The morning of day three is dedicated to trampers’ choice of pre-booked experiences to see Cape Pillar: an eco-cruise, scenic helicopter flight, or heli-hike option, which includes a guided walk on Tasman Island and air transfer back to Hobart. Choppers aren’t going anywhere in this weather, so we’re all headed to the jetty after a briefing that leaves us in no doubt conditions will be very rough. The seasickness ginger tablets are accepted like candy.
Departing Port Arthur, where we enjoy views of this popular attraction’s convict heritage from the water, the open boat heads out into the Southern Ocean. We bounce across ominous waves or bob around like a cork in the heavy swell when we stop to see the sights.
We gape at cliffs of horizontally layered mudstone or vertical dolerite, which also forms Cape Pillar’s jagged, towering sea stack now wreathed with cloud. Waterfalls pour into the sea like the crew of two have never seen in their 10 years doing this cruise. Fur seals glide and groom in the water, flippers poking up as if in salutation. A large pod of dolphins corral a feast of fish, diving in unison again and again. Dozens of shearwaters dart back and forth with astonishing synchronicity just above the waves, and an albatross glides by serenely.
After the wet and wild experiences of the previous 24 hours, the 10-kilometre return Cape Hauy walk seems tame at first. Showers are merely intermittent, and while there’s more than one waterfall literally on the trail they are very much garden variety, cascading prettily down well-made sandstone steps. We walk through woodland and heath, sometimes glimpsing sea and distant cliffs.
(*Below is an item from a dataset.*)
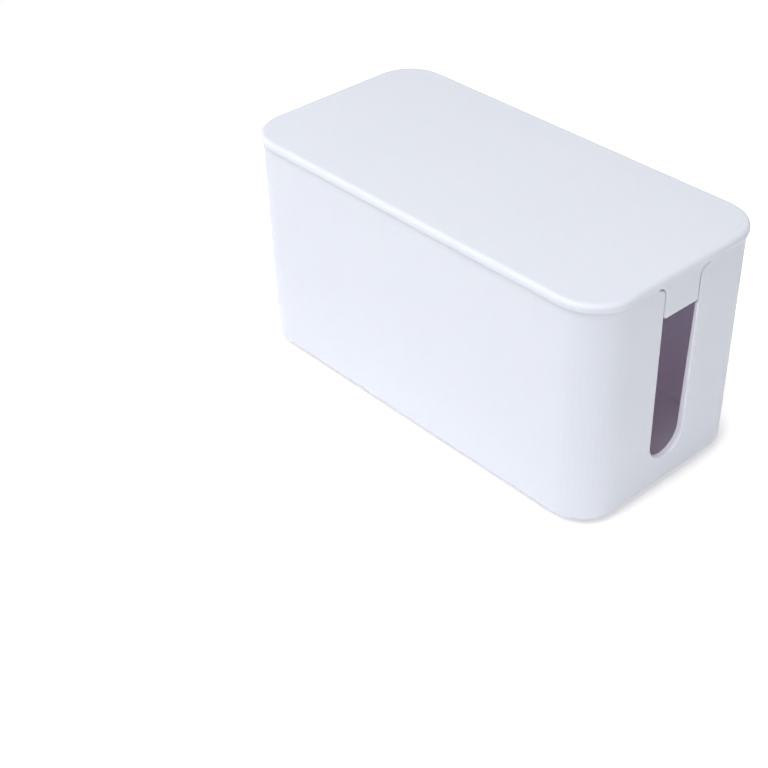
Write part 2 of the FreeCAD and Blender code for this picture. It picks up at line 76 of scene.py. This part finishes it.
moulding = {
    "grainDetail": 3.0,
    "grainSharpness": 0.6,
    "cloudsPerMetre": 14.0,
    "cloudDetail": 3.0,
    "marksPerMetre": 60.0,
    "markDetail": 5.0,
    "markSharpness": 0.65,
    "markRange": (0.50, 0.66),  # the noise from which a mark starts and at which it is full
    "bumpHeight": 0.05 * mm,
}


def makeMouldedGroup():
    group = bpy.data.node_groups.new("mouldedPlastic", "ShaderNodeTree")
    sockets = {
        "INPUT": {"grainSize": "Float", "grainDepth": "Float", "clouding": "Float", "smoothRoughness": "Float",
                  "grainRoughness": "Float", "wear": "Float", "baseColor": "Color", "cloudColor": "Color"},
        "OUTPUT": {"color": "Color", "roughness": "Float", "normal": "Vector"},
    }
    for side, kinds in sockets.items():
        for name, kind in kinds.items():
            group.interface.new_socket(name, in_out=side, socket_type="NodeSocket" + kind)
    given = addNode(group, "NodeGroupInput").outputs
    result = addNode(group, "NodeGroupOutput").inputs
    place = addNode(group, "ShaderNodeTexCoord").outputs["Object"]

    grainsPerMetre = calculate(group, "DIVIDE", 1.0, given["grainSize"])
    grain = noiseAt(group, place, grainsPerMetre, moulding["grainDetail"], moulding["grainSharpness"])

    cloud = noiseAt(group, place, moulding["cloudsPerMetre"], moulding["cloudDetail"])
    shade = calculate(group, "MULTIPLY", rampOver(group, cloud, 0.0, 1.0), given["clouding"])
    fill(group, result["color"], mixColors(group, shade, given["baseColor"], given["cloudColor"]))

    gloss = mixNumbers(group, rampOver(group, grain, 0.0, 1.0), given["smoothRoughness"], given["grainRoughness"])
    mark = noiseAt(group, place, moulding["marksPerMetre"], moulding["markDetail"], moulding["markSharpness"])
    marked = rampOver(group, mark, 0.0, 1.0, *moulding["markRange"])
    fill(group, result["roughness"], calculate(group, "MULTIPLY_ADD", marked, given["wear"], gloss))

    bumpSettings = {"Distance": moulding["bumpHeight"], "Strength": given["grainDepth"], "Height": grain}
    fill(group, result["normal"], addNode(group, "ShaderNodeBump", bumpSettings).outputs["Normal"])
    return group


mouldedGroup = makeMouldedGroup()


def newMouldedMaterial(name, look):
    material = bpy.data.materials.new(name)
    material.use_nodes = True
    tree = material.node_tree
    shader = tree.nodes["Principled BSDF"]
    smoothRoughness, grainRoughness = look["roughness"]
    moulded = addNode(tree, "ShaderNodeGroup", {
        "grainSize": look["grainSize"],
        "grainDepth": look["grainDepth"],
        "clouding": look["clouding"],
        "smoothRoughness": smoothRoughness,
        "grainRoughness": grainRoughness,
        "wear": look["wear"],
        "baseColor": look["color"],
        "cloudColor": look["cloudColor"],
    }, node_tree=mouldedGroup)
    for output, target in (("color", "Base Color"), ("roughness", "Roughness"), ("normal", "Normal")):
        fill(tree, shader.inputs[target], moulded.outputs[output])
    return material, tree, shader


# Shell: satin white plastic, the same on the tub and the lid. Light passes a little way into it, which
# softens its edges and grooves

shell = {
    "color": (0.775, 0.80, 0.87),
    "cloudColor": (0.755, 0.785, 0.86),
    "clouding": 0.6,
    "grainSize": 0.45 * mm,
    "grainDepth": 0.35,
    "roughness": (0.42, 0.52),  # between the grains, and on them
    "wear": 0.07,
    "ior": 1.47,
    "scattering": 1.0,
    "scatterRadius": (1.0, 0.9, 0.95),
    "scatterScale": 1.6 * mm,
}

# Painted light: the shell's inner side glows a faint purple-grey, standing in for light through thin walls, and
# the slots' cut sides glow as a painted light that makes them as light as the wall around them. Both glows are
# masked from the wall's place, as its mould shapes it

innerSide = {
    "glow": (0.027, 0.016, 0.021),
    "cornerCentre": (95.5 * mm, 35.25 * mm, 1.0),  # of the rounded corners, and above everything
    "middleRadius": (17.9 * mm, 20.05 * mm),  # from there to the middle of the wall, at the floor and the rim
    "floorHeight": 3.0 * mm,
    "rimHeight": 117.2 * mm,
    "topHeight": 120.5 * mm,  # within the lid's plate
    "blend": 0.3 * mm,
}

cutSide = {
    # painted light: lifts the shaded cut sides of the slots to the tone of the wall around them
    "glow": (0.17, 0.155, 0.18),
    "halfWall": (1.83 * mm, 0.85 * mm),  # half the wall's thickness, at the floor and the rim
    "edgeFade": (0.04 * mm, 0.4 * mm),  # how deep in the wall the glow starts and is full
    "from": 14.0 * mm,
    "to": 97.0 * mm,  # just under the lid's tongue
}


def heightBand(tree, height, low, high):  # 1 from low to high, and 0 outside
    above = rampOver(tree, height, 0.0, 1.0, low - innerSide["blend"], low)
    below = rampOver(tree, height, 1.0, 0.0, high - innerSide["blend"], high)
    return calculate(tree, "MULTIPLY", above, below)


def makePaintedLightMasks(tree):
    place = addNode(tree, "ShaderNodeTexCoord").outputs["Object"]
    height = addNode(tree, "ShaderNodeSeparateXYZ", {0: place}).outputs["Z"]
    wallHeights = (innerSide["floorHeight"], innerSide["rimHeight"])

    # How far inside the middle of the wall a point lies, in plan
    quarter = calculateVector(tree, "ABSOLUTE", place)
    fromCentre = calculateVector(tree, "SUBTRACT", quarter, innerSide["cornerCentre"])
    outward = calculateVector(tree, "MAXIMUM", fromCentre)
    radius = addNode(tree, "ShaderNodeVectorMath", {0: outward}, operation="LENGTH").outputs["Value"]
    middle = rampOver(tree, height, *innerSide["middleRadius"], *wallHeights)
    depth = calculate(tree, "SUBTRACT", middle, radius)

    inward = rampOver(tree, depth, 0.0, 1.0, -innerSide["blend"], innerSide["blend"])
    inside = heightBand(tree, height, innerSide["floorHeight"], innerSide["topHeight"])
    paintedInnerLightMask = calculate(tree, "MULTIPLY", inward, inside)

    # Mask of the painted light on the slots' cut sides, inside the wall's thickness
    halfWall = rampOver(tree, height, *cutSide["halfWall"], *wallHeights)
    buried = calculate(tree, "SUBTRACT", halfWall, calculate(tree, "ABSOLUTE", depth))
    inWall = rampOver(tree, buried, 0.0, 1.0, *cutSide["edgeFade"])
    paintedCutSideLightMask = calculate(tree, "MULTIPLY", inWall, heightBand(tree, height, cutSide["from"], cutSide["to"]))
    return paintedInnerLightMask, paintedCutSideLightMask


def makeShellMaterial():
    material, tree, shader = newMouldedMaterial("satinWhitePlastic", shell)
    shader.inputs["IOR"].default_value = shell["ior"]
    shader.inputs["Subsurface Weight"].default_value = shell["scattering"]
    shader.inputs["Subsurface Radius"].default_value = shell["scatterRadius"]
    shader.inputs["Subsurface Scale"].default_value = shell["scatterScale"]
    paintedInnerLightMask, paintedCutSideLightMask = makePaintedLightMasks(tree)
    # Painted light: the inner side and the slots' cut sides glow by emission in place of the light that reaches
    # them
    paintedInnerLight = mixColors(tree, paintedInnerLightMask, (0.0, 0.0, 0.0), innerSide["glow"])
    fill(tree, shader.inputs["Emission Color"], mixColors(tree, paintedCutSideLightMask, paintedInnerLight, cutSide["glow"]))
    shader.inputs["Emission Strength"].default_value = 1.0
    return material


# Feet: matt grey rubber

rubber = {
    "color": (0.16, 0.16, 0.17),
    "cloudColor": (0.20, 0.20, 0.21),
    "clouding": 0.8,
    "grainSize": 0.3 * mm,
    "grainDepth": 0.6,
    "roughness": (0.75, 0.9),
    "wear": 0.08,
}

shellMaterial = makeShellMaterial()
rubberMaterial, *_ = newMouldedMaterial("mattRubber", rubber)
for nodeName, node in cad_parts.items():
    node.data.materials.clear()
    node.data.materials.append(rubberMaterial if nodeName.startswith("foot") else shellMaterial)
print("materials made")


# Floor: a small white sheet. To the camera and in reflections it also glows a little, as a lit paper sweep does,
# so that it stays white;
# it darkens where the box shades it, and near the box's foot a painted contact shadow darkens it further

floor = {
    "halfSize": 0.60,
    "color": (0.93, 0.93, 0.94),
    "seenColor": (1.05, 1.03, 1.04),
    "seenGlow": 0.55,
    "contactReach": 16 * mm,
    "contactShade": 0.68,
    "openness": (0.5, 1.0),  # at the foot of a wall, and away from it
    "opennessSamples": 8,
}


def seenFactor(tree):  # 1 for the camera and in reflections
    path = addNode(tree, "ShaderNodeLightPath").outputs
    seenOrMirrored = calculate(tree, "MAXIMUM", path["Is Camera Ray"], path["Is Glossy Ray"])
    return calculate(tree, "MAXIMUM", seenOrMirrored, path["Is Transmission Ray"])


def makeFloorMaterial():
    material = bpy.data.materials.new("paperFloor")
    material.use_nodes = True
    material.cycles.emission_sampling = "NONE"  # its glow lights nothing
    tree = material.node_tree
    tree.nodes.clear()
    seen = seenFactor(tree)
    # Painted contact shadow: an ambient-occlusion node darkens the floor's seen colour and glow at the box's foot
    paintedShadowOcclusion = addNode(tree, "ShaderNodeAmbientOcclusion", {"Distance": floor["contactReach"]},
                     samples=floor["opennessSamples"])
    contact = rampOver(tree, paintedShadowOcclusion.outputs["AO"], floor["contactShade"], 1.0, *floor["openness"])
    shaded = addNode(tree, "ShaderNodeVectorMath", {0: floor["seenColor"], "Scale": contact}, operation="SCALE")
    tone = mixColors(tree, seen, floor["color"], shaded.outputs["Vector"])
    paper = addNode(tree, "ShaderNodeBsdfDiffuse", {"Color": tone})
    shadedGlow = calculate(tree, "MULTIPLY", floor["seenGlow"], contact)
    glow = addNode(tree, "ShaderNodeEmission", {"Strength": calculate(tree, "MULTIPLY", shadedGlow, seen)})
    both = addNode(tree, "ShaderNodeAddShader", {0: paper.outputs[0], 1: glow.outputs[0]})
    addNode(tree, "ShaderNodeOutputMaterial", {"Surface": both.outputs[0]})
    return material


def makeFloor():
    bm = bmesh.new()
    bmesh.ops.create_grid(bm, x_segments=1, y_segments=1, size=floor["halfSize"])
    mesh = bpy.data.meshes.new("floor")
    bm.to_mesh(mesh)
    bm.free()
    mesh.materials.append(makeFloorMaterial())
    obj = bpy.data.objects.new("floor", mesh)
    scene.collection.objects.link(obj)


makeFloor()


# Light: a dim white room, one wide soft lamp high in front, and lower ones at the left, the right and behind

room = {
    "color": (0.97, 0.98, 1.0),
    "strength": 0.1,
    "seenColor": (1.0, 1.0, 1.0),
    "seenStrength": 1.0,
}

lamps = [
    {"name": "frontLamp", "power": 15.4, "size": (1.0, 1.0), "place": (0.0, -0.65, 1.2), "mirrored": True},
    {"name": "leftLamp", "power": 4.9, "size": (0.9, 0.7), "place": (-1.16, -0.49, 0.37), "mirrored": True},
    {"name": "rightLamp", "power": 4.7, "size": (0.9, 0.7), "place": (1.17, -0.28, 0.54), "mirrored": True},
    {"name": "backLamp", "power": 6.0, "size": (0.9, 0.4), "place": (-0.35, 1.15, 0.22), "mirrored": False},
]
lampTarget = (0.0, 0.0, 0.06)


def makeWorld():
    world = bpy.data.worlds.new("whiteRoom")
    scene.world = world
    world.use_nodes = True
    tree = world.node_tree
    tree.nodes.clear()
    lit = addNode(tree, "ShaderNodeBackground", {"Color": room["color"], "Strength": room["strength"]})
    seen = addNode(tree, "ShaderNodeBackground", {"Color": room["seenColor"], "Strength": room["seenStrength"]})
    mix = addNode(tree, "ShaderNodeMixShader", {0: seenFactor(tree), 1: lit.outputs[0], 2: seen.outputs[0]})
    addNode(tree, "ShaderNodeOutputWorld", {"Surface": mix.outputs[0]})


def aimed(place, target):
    back = (Vector(place) - Vector(target)).normalized()
    return Matrix.Translation(place) @ back.to_track_quat("Z", "Y").to_matrix().to_4x4()


def makeLamp(settings):
    lamp = bpy.data.lights.new(settings["name"], "AREA")
    lamp.shape = "RECTANGLE"
    lamp.size, lamp.size_y = settings["size"]
    lamp.energy = settings["power"]
    obj = bpy.data.objects.new(settings["name"], lamp)
    scene.collection.objects.link(obj)
    obj.matrix_world = aimed(settings["place"], lampTarget)
    obj.visible_camera = False
    obj.visible_glossy = settings["mirrored"]


makeWorld()
for settings in lamps:
    makeLamp(settings)
print("floor and lights made")


# Camera: solved from the box's straight edges in the photograph

camera = {
    "imageSide": 768,
    "focalPixels": 1534.3,
    "sensorWidth": 36.0,
    "azimuth": 49.19,
    "elevation": 36.29,
    "roll": -1.75,
    "distance": 752.85 * mm,
    "target": (0.0, 0.0, 66.5 * mm),
    "aimRight": 105.64,  # pixels that the target lies right of the middle of the image
    "aimDown": -113.34,
    "clipStart": 10 * mm,
}


def makeCamera():
    azimuth, elevation, roll = (math.radians(camera[k]) for k in ("azimuth", "elevation", "roll"))
    back = Vector((math.sin(azimuth) * math.cos(elevation),
                   -math.cos(azimuth) * math.cos(elevation), math.sin(elevation)))
    level = Vector((math.cos(azimuth), math.sin(azimuth), 0.0))
    upright = back.cross(level)
    right = math.cos(roll) * level + math.sin(roll) * upright
    up = math.cos(roll) * upright - math.sin(roll) * level
    perPixel = camera["distance"] / camera["focalPixels"]
    place = (Vector(camera["target"]) + back * camera["distance"]
             - right * camera["aimRight"] * perPixel + up * camera["aimDown"] * perPixel)
    data = bpy.data.cameras.new("camera")
    data.sensor_width = camera["sensorWidth"]
    data.lens = camera["focalPixels"] * camera["sensorWidth"] / camera["imageSide"]
    data.clip_start = camera["clipStart"]
    obj = bpy.data.objects.new("camera", data)
    scene.collection.objects.link(obj)
    axes = Matrix((right, up, back)).transposed().to_4x4()
    obj.matrix_world = Matrix.Translation(place) @ axes
    scene.camera = obj


makeCamera()
print("camera placed")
Finally, at land’s end, there’s nothing but epic coastal panorama. Sky and water are far from picture-perfect blue but perhaps the organ-pipe cliffs and sea stacks are best experienced on days like this with turbulent clouds, waves and wind. It’s nature untamed – raw, restless and indifferent to the plans of mere mortals. Having been reminded of this over recent days, I’m even more certain that my enjoyment of Mother Nature’s wonderfully wild embrace hinges on starting and ending the day warm, clean, dry and well-fed.